An amortization schedule is one of the most powerful tools available to homeowners and prospective buyers. It shows exactly how each mortgage payment is split between principal and interest over the life of your loan. Understanding this breakdown can help you make smarter financial decisions and potentially save tens of thousands of dollars.

What Is an Amortization Schedule?

An amortization schedule is a table that shows every payment you will make on your mortgage from the first month to the last. For each payment, it breaks down how much goes toward principal (reducing your loan balance), how much goes toward interest (the cost of borrowing), your remaining loan balance after the payment, and cumulative interest and principal paid to date.

On a typical 30-year fixed-rate mortgage, you will make 360 monthly payments. The amortization schedule lists all 360 of them, showing how the principal-to-interest ratio shifts over time.

Why the First Years Are Mostly Interest

This is the most important concept in mortgage amortization. In the early years of a mortgage, the vast majority of each payment goes toward interest rather than reducing your principal balance.

For example, on a $300,000 mortgage at 6.5% for 30 years, your monthly payment is $1,896. In month one, $1,625 goes to interest and only $271 goes to principal. That means 85.7% of your first payment is interest.

By month 180 (year 15), the split is roughly 50/50. By the final years, almost the entire payment goes to principal. This front-loading of interest is how lenders make their money and why early extra payments are so powerful.

How to Read the Key Columns

**Payment Number**: The sequential number of each payment, from 1 to 360 on a 30-year loan.

**Payment Amount**: Your fixed monthly payment (on a fixed-rate mortgage, this stays the same every month).

**Principal**: The portion of your payment that reduces your loan balance. This amount increases over time.

**Interest**: The portion of your payment that is the cost of borrowing. This amount decreases over time. Interest for each month is calculated as your remaining balance multiplied by your annual rate divided by 12.

Run the numbers for your situation: Use our free loan amortization calculator to see your exact monthly payment, total interest, and full amortization schedule.

**Remaining Balance**: Your outstanding loan balance after each payment. This is the number that determines how much interest you owe next month.

**Cumulative Interest**: The total interest you have paid since the beginning of the loan. On a $300,000 loan at 6.5%, the total interest over 30 years is approximately $382,633, according to standard amortization calculations. That means you pay more in interest than the original loan amount.

The Power of Extra Payments

The amortization schedule reveals exactly why extra payments are so effective. When you make an extra payment, 100% of it goes directly to reducing your principal balance. This means next month, less interest accrues because the balance is lower. Every subsequent payment then has a slightly higher principal portion, creating a compounding effect.

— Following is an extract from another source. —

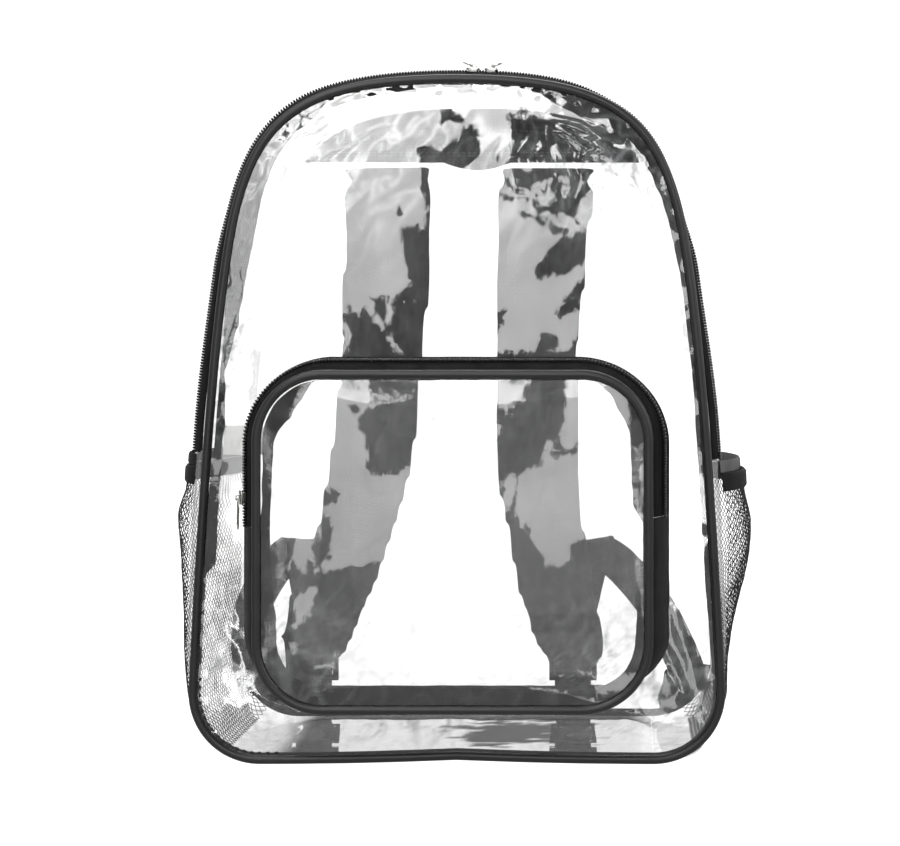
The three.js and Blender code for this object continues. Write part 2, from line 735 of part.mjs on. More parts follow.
function strap(rows) {
  const sections = rows.map(({ up, across, wide, thick }) => {
    const z = lerp(STRAP_END_Z, bandZ - GAP, up);
    const half = (STRAP_THICKNESS * thick) / 2;
    const y = BACK_Y + GAP + strapStandoff(up) + half;
    return Array.from({ length: STRAP_SIDES }, (_, j) => {
      const a = (j / STRAP_SIDES) * 2 * Math.PI;
      const c = Math.cos(a);
      const s = Math.sin(a);
      const x = (across * WIDTH) / 2 + Math.sign(c) * Math.abs(c) ** 0.6 * (STRAP_WIDTH * wide) / 2;
      return new THREE.Vector3(x, y + Math.sign(s) * Math.abs(s) ** 0.7 * half, z);
    });
  });
  return rod(sections);
}

// A flat band along a smooth path. Each row has its centre and the slant of its width from level.
function ribbon(rows, width, thickness, steps, upright = false) {
  const path = new THREE.CatmullRomCurve3(rows.map((r) => r.at), false, "centripetal");
  const last = rows.length - 1;
  const [near, far] = [[], []];
  for (let i = 0; i <= last * steps; i++) {
    const t = i / (last * steps);
    const k = Math.min(Math.floor(t * last), last - 1);
    const slant = THREE.MathUtils.degToRad(lerp(rows[k].slant, rows[k + 1].slant, t * last - k));
    const wide = upright
      ? new THREE.Vector3(0, Math.sin(slant), Math.cos(slant))
      : new THREE.Vector3(Math.cos(slant), 0, Math.sin(slant));
    const tangent = path.getTangent(clamp(t, 1e-4, 1 - 1e-4));
    wide.addScaledVector(tangent, -wide.dot(tangent)).normalize();
    const thick = new THREE.Vector3().crossVectors(tangent, wide).normalize();
    const p = path.getPoint(t);
    const edge = (side, lift) =>
      p.clone().addScaledVector(wide, (side * width) / 2).addScaledVector(thick, (lift * thickness) / 2);
    near.push([edge(-1, 1), edge(1, 1)]);
    far.push([edge(-1, -1), edge(1, -1)]);
  }
  return wall(near, far);
}

function haulLoop() {
  const y = BACK_Y + 3 * GAP + BINDING + WEBBING / 2;
  const v = (share, out, drop) => ({
    at: new THREE.Vector3((share * HAUL_SPAN) / 2, y + out * HAUL_STANDOFF, HEIGHT - HAUL_BELOW - drop * HAUL_DROOP),
    slant: -8 * out,
  });
  const rows = [v(-1, 0, 0), v(-0.72, 0.2, 0.15), v(-0.38, 0.8, 0.7), v(0, 1, 1)];
  const mirrored = [v(0.38, 0.8, 0.7), v(0.72, 0.2, 0.15), v(1, 0, 0)];
  return ribbon([...rows, ...mirrored], WEBBING_WIDTH, WEBBING, 2, true);
}

// The adjuster behind a strap's lower end, its frame from its own sizes.
const lockX = (rows) => ((rows[1].across + rows[2].across) * WIDTH) / 4;
const lockFrontY = BACK_Y + GAP + strapStandoff(0.08) + STRAP_THICKNESS * 0.8 + WEBBING + 3 * GAP + LOCK_AIR;
const lockTopZ = LOCK_Z + LOCK_HEIGHT;

function ladderLock(rows) {
  const x = lockX(rows);
  const frame = new THREE.Shape();
  frame.moveTo(-LOCK_WIDTH / 2, 0);
  frame.lineTo(LOCK_WIDTH / 2, 0);
  frame.lineTo(LOCK_WIDTH / 2, LOCK_HEIGHT);
  frame.lineTo(-LOCK_WIDTH / 2, LOCK_HEIGHT);
  const slotHalf = LOCK_WIDTH / 2 - LOCK_BAR + GAP;
  const slotHeight = (LOCK_HEIGHT - 3 * LOCK_BAR) / 2;
  for (const low of [LOCK_BAR, 2 * LOCK_BAR + slotHeight]) {
    const slot = new THREE.Path();
    slot.moveTo(-slotHalf, low);
    slot.lineTo(-slotHalf, low + slotHeight);
    slot.lineTo(slotHalf, low + slotHeight);
    slot.lineTo(slotHalf, low);
    frame.holes.push(slot);
  }
  const geometry = new THREE.ExtrudeGeometry(frame, { depth: LOCK_THICKNESS, bevelEnabled: false });
  geometry.rotateX(Math.PI / 2);
  geometry.translate(x, lockFrontY + LOCK_THICKNESS, LOCK_Z);
  return geometry;
}

// The short webbing that holds the adjuster's upper bar to the back of the strap.
function lockLoop(rows) {
  const x = lockX(rows);
  const clear = LOCK_CLEAR;
  const strapY = BACK_Y + GAP + strapStandoff(0.1) + STRAP_THICKNESS * 0.85 + GAP + FABRIC;
  const rear = lockFrontY + LOCK_THICKNESS + clear;
  const front = lockFrontY - clear;
  const under = lockTopZ - LOCK_BAR - clear;
  const over = lockTopZ + clear;
  const v = (y, z) => ({ at: new THREE.Vector3(x, y, z), slant: 0 });
  const rowsOfLoop = [
    v(strapY, over + 1),
    v(front, lockTopZ - 1),
    v(front, under + 1),
    v(lockFrontY + LOCK_THICKNESS / 2, under),
    v(rear, under + 1),
    v(rear, lockTopZ - 0.5),
    v(lockFrontY, over + 2.5),
    v(strapY, over + ABOVE_LOCK),
  ];
  return ribbon(rowsOfLoop, WEBBING_WIDTH, FABRIC, 2);
}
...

For example, adding just $200 per month in extra principal to that $300,000 mortgage at 6.5% saves approximately $98,000 in interest and pays off the loan 7 years early. You can see this effect clearly by comparing the amortization schedule with and without extra payments using our extra payment calculator.

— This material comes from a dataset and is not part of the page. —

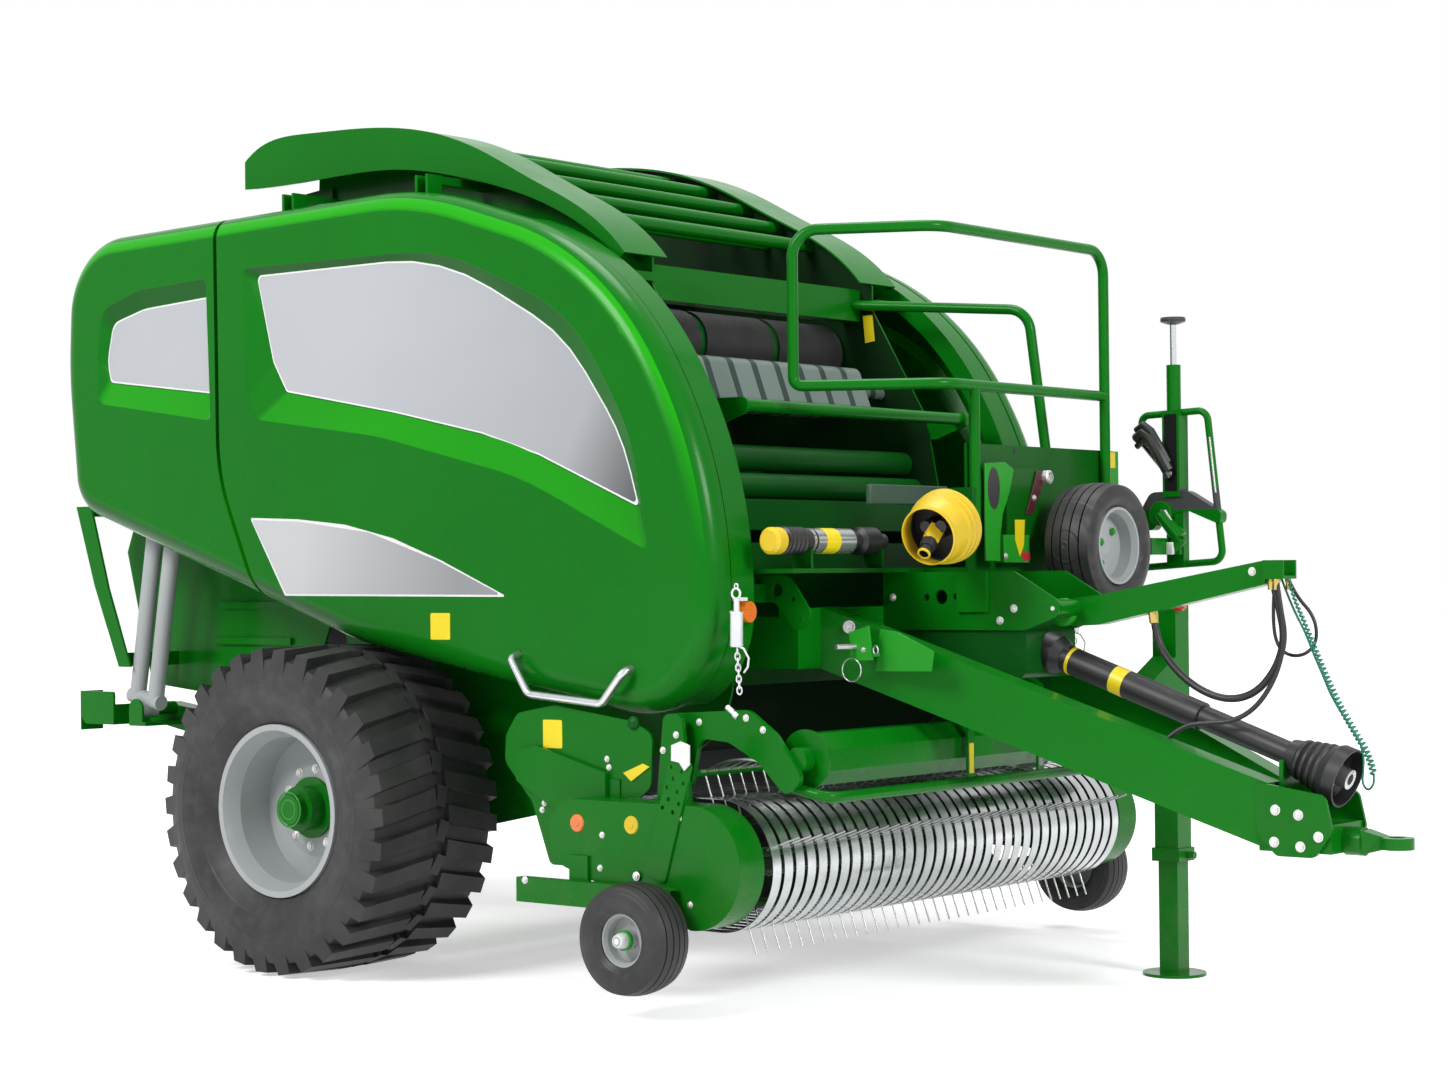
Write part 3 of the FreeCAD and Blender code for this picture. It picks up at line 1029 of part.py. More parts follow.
def build_hoops():
    """The row of bands, joined at both ends by cross bars between the shields."""
    pitch = BAND_SPAN / BAND_COUNT
    outline = band_outline()
    starts = [-BAND_SPAN / 2 + pitch * (i + 0.5) - BAND_W / 2 for i in range(BAND_COUNT)]
    hoops = [slab(outline, y, y + BAND_W) for y in starts]
    half = SHIELD_IN_Y - GAP
    inner = PICKUP_ARM_Y - 10 - GAP
    top = box(LINK_X + 32, LINK_X + 52, -inner, inner, REEL_Z + BAND_R - 24, REEL_Z + BAND_R - 1)
    low = box(LINK_X + 145, LINK_X + 175, -half, half, REEL_Z - BAND_R - 8, REEL_Z - BAND_R + 25)
    save("pickup_bands", fuse(hoops + [top, low]))


def build_reel():
    """Shaft with tine bars round it; the tines reach out between the bands."""
    half = SHIELD_IN_Y - 8
    reach = SHIELD_Y - SHIELD_T - GAP
    shaft = disc_y(REEL_X, -reach, reach, REEL_Z, 40)
    discs = [disc_y(REEL_X, y - 4, y + 4, REEL_Z, 150) for y in (-half + 4, 0, half - 4)]
    pitch = BAND_SPAN / BAND_COUNT
    parts = [shaft] + discs
    for i in range(TINE_BARS):
        a = math.radians(TINE_FIRST + i * 360 / TINE_BARS)
        c, s = math.cos(a), math.sin(a)
        parts.append(disc_y(REEL_X + 135 * c, -half, half, REEL_Z + 135 * s, 16))
        for k in range(1, BAND_COUNT):
            y = -BAND_SPAN / 2 + pitch * k
            parts.append(rod((REEL_X + 130 * c, y, REEL_Z + 130 * s),
                             (REEL_X + TINE_REACH * c, y, REEL_Z + TINE_REACH * s), TINE_D / 2))
    save("reel", fuse(parts))


def build_gauge_wheels():
    tyre = revolved(ribbed_section(GAUGE_R, GAUGE_W, 84, 10, 5))
    disc = revolved(rim_section(84 - GAP, 110, 10, 6, 0))
    cap = turned([(0, 15), (31, 15), (31, 40), (24, 44), (24, 66), (15, 82), (0, 82)])
    cap = aimed(cap, (0, 0, 0), (0, 1, 0))
    rim = fuse([disc, cap])
    for name, side in (("right", -1), ("left", 1)):
        save("gauge_tyre_" + name, place_wheel(tyre, GAUGE_X, GAUGE_Y, GAUGE_Z, side))
        save("gauge_rim_" + name, place_wheel(rim, GAUGE_X, GAUGE_Y, GAUGE_Z, side))


def guard_wires():
    """Row of curved wires over the reel, and the lateral bar that holds them."""
    a0, a1 = math.radians(122), math.radians(50)

    def at(a, r):
        return V(REEL_X + r * math.cos(a), 0, REEL_Z + r * math.sin(a))
    am, r0, r1 = (a0 + a1) / 2, WIRE_R - WIRE_T / 2, WIRE_R + WIRE_T / 2
    outer = Part.Arc(at(a0, r1), at(am, r1), at(a1, r1)).toShape()
    inner = Part.Arc(at(a1, r0), at(am, r0), at(a0, r0)).toShape()
    outline = Part.Wire([outer, Part.makeLine(at(a1, r1), at(a1, r0)), inner,
                         Part.makeLine(at(a0, r0), at(a0, r1))])
    span = GUARD_ARM_Y - 85
    step = 2 * span / (WIRE_COUNT - 1)
    wires = [slab(outline, -span + step * i - WIRE_T / 2, -span + step * i + WIRE_T / 2)
             for i in range(WIRE_COUNT)]
    bar = at(a0, WIRE_R)
    return wires + [disc_y(bar.x, -GUARD_ARM_Y - 1, GUARD_ARM_Y + 1, bar.z, 14)]


def build_guard():
    """Wind guard: hooked arms on lateral tubes, wires and straps, with the crop roller between the arms."""
    outline = rounded([(1500, 935, 30), (1840, 955, 70), (1950, 880, 60), (2060, 740, 35), (1985, 690, 30),
                       (1880, 790, 60), (1760, 850, 60), (1640, 860, 40), (1600, 700, 25), (1540, 700, 25)])
    arm = slab(outline, GUARD_ARM_Y, GUARD_ARM_Y + 20).cut(disc_y(GUARD_X, 0, FAR, GUARD_Z,
                                                                  GUARD_PIN_R + PIN_PLAY))
    tube = tube_along([(1990, -GUARD_ARM_Y + 20, 712), (2120, -GUARD_ARM_Y + 30, 685),
                       (2120, GUARD_ARM_Y - 30, 685), (1990, GUARD_ARM_Y - 20, 712)], [50, 50], 18)
    seat = box(1975, 2010, GUARD_ARM_Y - 40, GUARD_ARM_Y + 5, 705, 735)
    strap = [(2116, 685), (2124, 685), (2124, 994), (1884, 1138), (1880, 1130), (2116, 989)]
    straps = [plate(strap, y, y + 40) for y in (-195, 230)]
    save("wind_guard", fuse(both(arm) + both(seat) + [tube] + straps + guard_wires()))
    end = GUARD_ARM_Y - GAP
    turns = [math.radians(22.5 + 45 * i) for i in range(8)]
    drum = plate([(CROP_X + CROP_R * math.cos(a), CROP_Z + CROP_R * math.sin(a)) for a in turns], -930, 930)
    ends = both(disc_y(CROP_X, 929, 937, CROP_Z, CROP_R + 7))
    hubs = both(disc_y(CROP_X, 930, end, CROP_Z, 40))
    save("crop_roller", fuse([drum] + ends + hubs))


# ---------------------------------------------------------------- tailgate rams
def build_rams():
    low, top = V(RAM_LOW[0], RAM_Y, RAM_LOW[1]), V(RAM_TOP[0], RAM_Y, RAM_TOP[1])
    along = (top - low).normalize()
    across = V(along.z, 0, -along.x)
    length = (top - low).Length
    barrels, rods, rooms = [], [], []
    for k in (-0.5, 0.5):
        base = low + across * (k * RAM_PITCH)
        barrels.append(Part.makeCylinder(RAM_R, length - 130, base + along * 40, along))
        rods.append(Part.makeCylinder(ROD_R, length - 120, base + along * 80, along))
        rooms.append(Part.makeCylinder(ROD_R + 0.5, length, base + along * 78, along))
    foot = disc_y(low.x, RAM_Y - RAM_BOSS / 2, RAM_Y + RAM_BOSS / 2, low.z, 36)
    yoke = rod(tuple(low + along * 40 - across * 90), tuple(low + along * 40 + across * 90), 30)
    head = rod(tuple(top - across * 90), tuple(top + across * 90), ROD_HEAD_R)
    rooms.append(disc_y(low.x, 0, FAR, low.z, RAM_PIN_R + PIN_PLAY))
    save_both("ram_barrel", fuse(barrels + [foot, yoke]).cut(fuse(rooms)))
    save_both("ram_rod", fuse(rods + [head]))


def main():
    os.makedirs("parts", exist_ok=True)
    build_wheels()
    build_axle()
    build_walls()
    build_tail_frame()
    build_panels()
    build_bands()
    build_lamps()
    build_fins()
    build_chamber()
    build_top()
    frame = build_drawbar()
    build_front(frame)
    build_headstock()
    build_rails()
    build_stowed()
    build_shaft()
    build_jack(frame)
    build_arm()
    build_cords()
    build_pickup()
    build_covers()
    build_hoops()
    build_reel()
    build_gauge_wheels()
    build_guard()
    build_rams()


main()
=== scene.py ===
"""Looks of the round baler: camera, light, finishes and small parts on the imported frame.  Metres."""
import json
import math
import bmesh
import bpy
from mathutils import Matrix, Vector


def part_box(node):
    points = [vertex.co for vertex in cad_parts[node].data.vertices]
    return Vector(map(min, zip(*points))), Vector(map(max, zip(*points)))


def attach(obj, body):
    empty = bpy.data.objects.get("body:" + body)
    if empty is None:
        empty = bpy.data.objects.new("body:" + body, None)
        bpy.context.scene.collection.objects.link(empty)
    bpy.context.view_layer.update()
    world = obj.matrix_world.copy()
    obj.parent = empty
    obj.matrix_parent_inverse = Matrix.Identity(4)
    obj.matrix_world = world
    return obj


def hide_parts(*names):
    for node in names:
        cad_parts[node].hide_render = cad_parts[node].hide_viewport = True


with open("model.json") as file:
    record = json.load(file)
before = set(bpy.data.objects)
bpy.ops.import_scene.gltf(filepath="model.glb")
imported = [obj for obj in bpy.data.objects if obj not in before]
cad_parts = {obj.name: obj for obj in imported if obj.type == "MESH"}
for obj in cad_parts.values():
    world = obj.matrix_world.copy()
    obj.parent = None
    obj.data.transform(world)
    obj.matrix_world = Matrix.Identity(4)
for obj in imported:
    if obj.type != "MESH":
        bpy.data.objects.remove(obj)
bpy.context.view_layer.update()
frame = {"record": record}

# ---- places taken from the frame
# Lengths: forward from the road wheels' axis, outward from the middle, up from the ground.
WHEEL_LOW, WHEEL_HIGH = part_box("tyre_right")
AXLE_X = (WHEEL_LOW[0] + WHEEL_HIGH[0]) / 2
AXLE_Z = (WHEEL_LOW[2] + WHEEL_HIGH[2]) / 2
PANEL_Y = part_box("door_left")[1][1]  # outer face of the side panels
FLOOR_Y = PANEL_Y - 0.024            # floor of the pressed fields
SIDES = (("right", -1), ("left", 1))
X, Y, Z = range(3)                   # axes by number
Y_AXIS = Vector((0, 1, 0))
REEL_X, REEL_Z = 1.745, 0.46         # axis of the pickup's reel and bands
SHIELD_Y = 1.18                      # outer face of the pickup's end shields
COVER_Y = 1.0601                     # just outside the plates behind the shields
PLATE_X = 2.0402                     # just in front of the front panel
ARCH_X = 2.0805                      # front of the arch that carries the shaft and the wheel
FILM = 0.0008                        # thickness of sheets and stickers
BOLT_EDGE = 0.0008                   # bevel of bolts and small steel parts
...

What to Look for in Your Amortization Schedule

**The crossover point**: Find the month where your principal payment first exceeds your interest payment. On a 30-year loan at 6.5%, this happens around month 195 (about 16 years in). Everything before this point is majority interest.

**Total interest paid**: Look at the cumulative interest at the end of the schedule. This is the true cost of your mortgage beyond the purchase price.

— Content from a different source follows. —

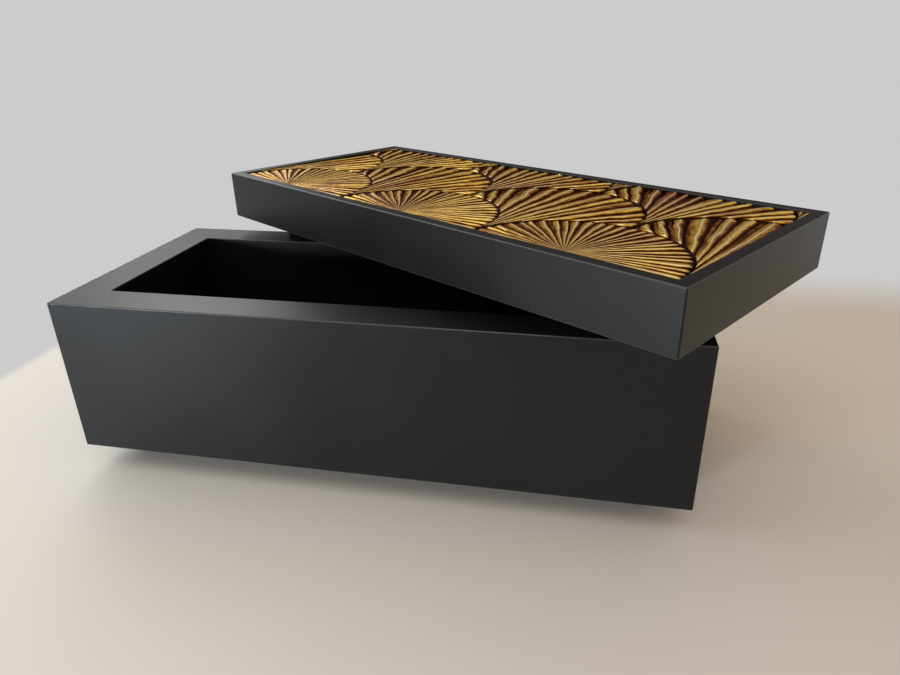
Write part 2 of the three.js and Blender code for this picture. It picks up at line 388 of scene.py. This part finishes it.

**The impact of rate differences**: Compare amortization schedules at different rates. Even a 0.5% rate difference on a $300,000 loan changes total interest by approximately $30,000-$35,000 over 30 years, according to Freddie Mac calculations.

**Early payoff scenarios**: If you plan to sell or refinance in 5-7 years, look at how much principal you will have paid by that point. On a 30-year loan at 6.5%, after 5 years of payments you will have paid down only about $15,000 of a $300,000 balance, while paying over $94,000 in interest.

How to Generate Your Amortization Schedule

The easiest way to see your personalized amortization schedule is to use a calculator that generates one for you. Enter your loan amount, interest rate, and term, and the calculator produces a complete month-by-month breakdown. You can also export it as a PDF to save for your records or share with a financial advisor.

Amortization for Different Loan Types

**15-year vs 30-year**: A 15-year loan has higher monthly payments but dramatically less total interest. On $300,000 at 6%, the 15-year mortgage costs $151,894 in total interest compared to $347,515 for the 30-year, a savings of $195,621.

**Adjustable-rate mortgages (ARMs)**: ARMs have a fixed period (typically 5 or 7 years) followed by adjustable rates. The amortization schedule for the fixed period is straightforward, but the adjustable period introduces uncertainty.

**FHA loans**: FHA loans amortize the same way as conventional loans, but include mortgage insurance premiums (MIP) that add to your monthly payment. The MIP does not reduce your principal balance.

The Bottom Line

Understanding your amortization schedule puts you in control of your mortgage. It reveals the true cost of borrowing, shows you where your money goes each month, and highlights the enormous impact of extra payments. Generate your personalized schedule and use it to make informed decisions about your mortgage strategy.